Fri, Aug 24, 2001 at 11:36:45, jhb (John Baldwin) wrote about "Re: function 
calls/rets in assembly": 

> > printasint:
> >       pushl %ebp
> >       movl %esp,%ebp
> >       subl $8,%esp
> >       addl $-8,%esp
[...]

> Because this code is broken and obfuscated? :)
> 
> We save %esp in %ebp (the only thing that keeps it from breaking) then
> for some
> reason allocate two quadwords on the stack unnecessarily, one using an add
> instruction, one using a sub.

Because gcc has `-mpreferred-stack-boundary=4' default.
Please read info gcc to realize what this option means.
If you want to avoid this, compile with `-mpreferred-stack-boundary=2',
as FreeBSD kernel is compiled.
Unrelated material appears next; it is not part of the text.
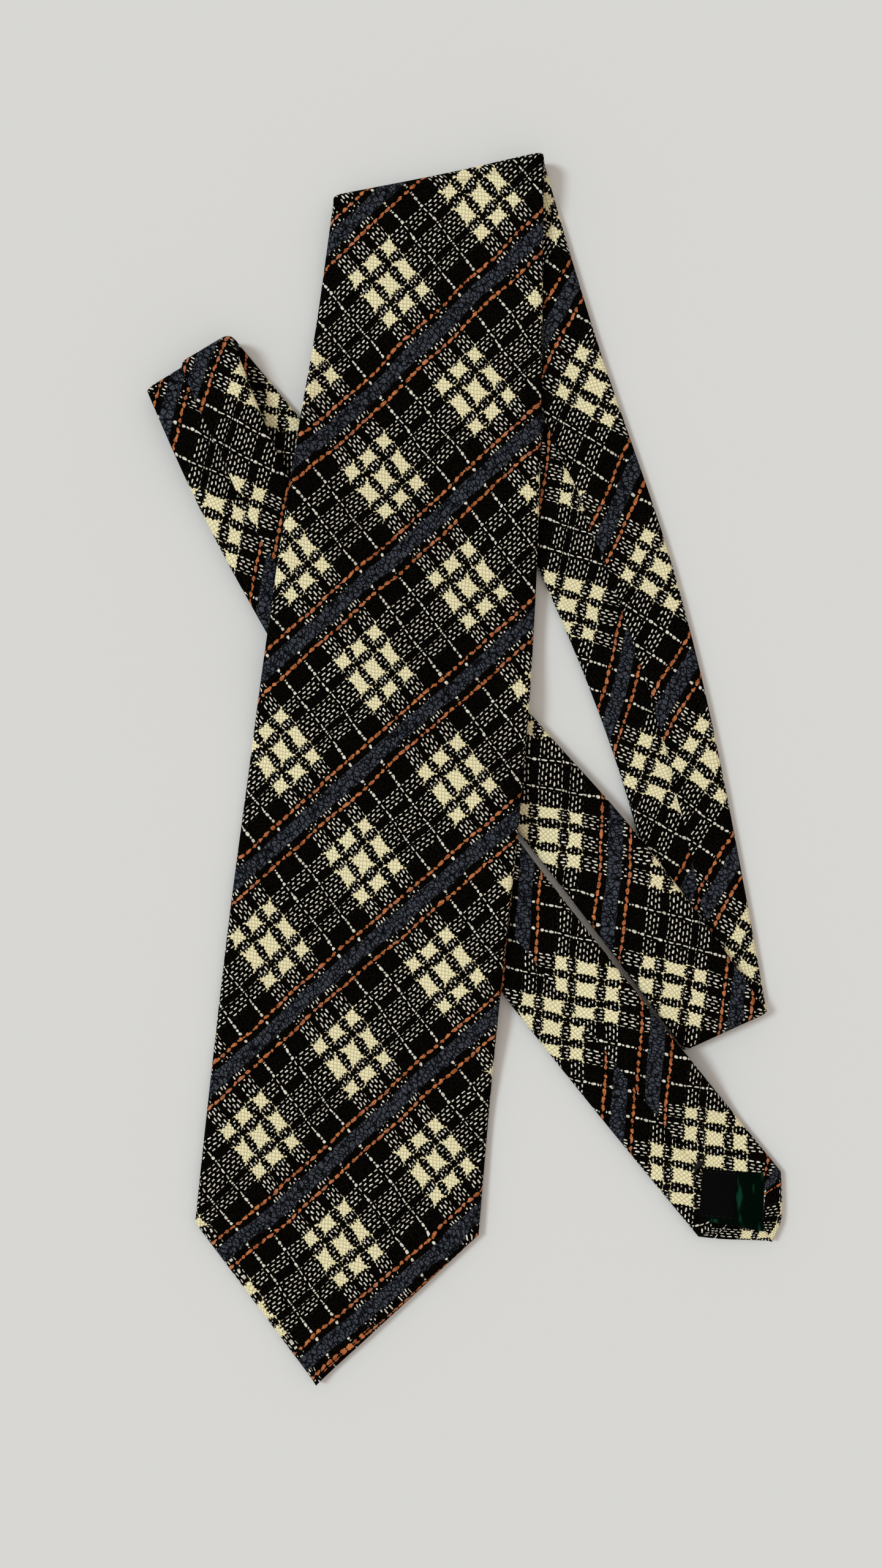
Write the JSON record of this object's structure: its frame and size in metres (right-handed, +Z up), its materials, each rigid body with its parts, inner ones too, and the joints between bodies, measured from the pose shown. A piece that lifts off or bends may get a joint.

The only illogical thing here is
that it doesn't gather two %esp moving instructions (one for frame of
this function, one for frame for called function) to single one.

> printasint:
>         pushl %ebp
>         movl %ebp, %esp
>         pushl 8(%ebp)
>         pushl $.LC0
>         call printf
>         addl $8,%esp
>         leave
>         ret

After reducing preferred stack boundary to 2**2:

printasint:
        pushl %ebp
        movl %esp,%ebp
        movl 8(%ebp),%eax
        pushl %eax
        pushl $.LC0
        call printf
        addl $8,%esp
.L6:
        leave
        ret

Well, unnesesary stack pointer shiftings disappeared.
After calling with additional -O1:

printasint:
        pushl %ebp
        movl %esp,%ebp
        pushl 8(%ebp)
        pushl $.LC0
        call printf
        leave
        ret

You can simply see that this assembly output is fully identical
to one you requested.

Well, now you should add wanted options to /etc/make.conf and avoid
seeing of such nightmares.

> Note that with hand optimizing, you could axe the addl after the call since
> leave will clean up after that anyways.  Also, you don't really need a frame
> here anyways.  In that case, you could just push 8(%esp) as your first
> instruction and axe the leave (but leave the addl).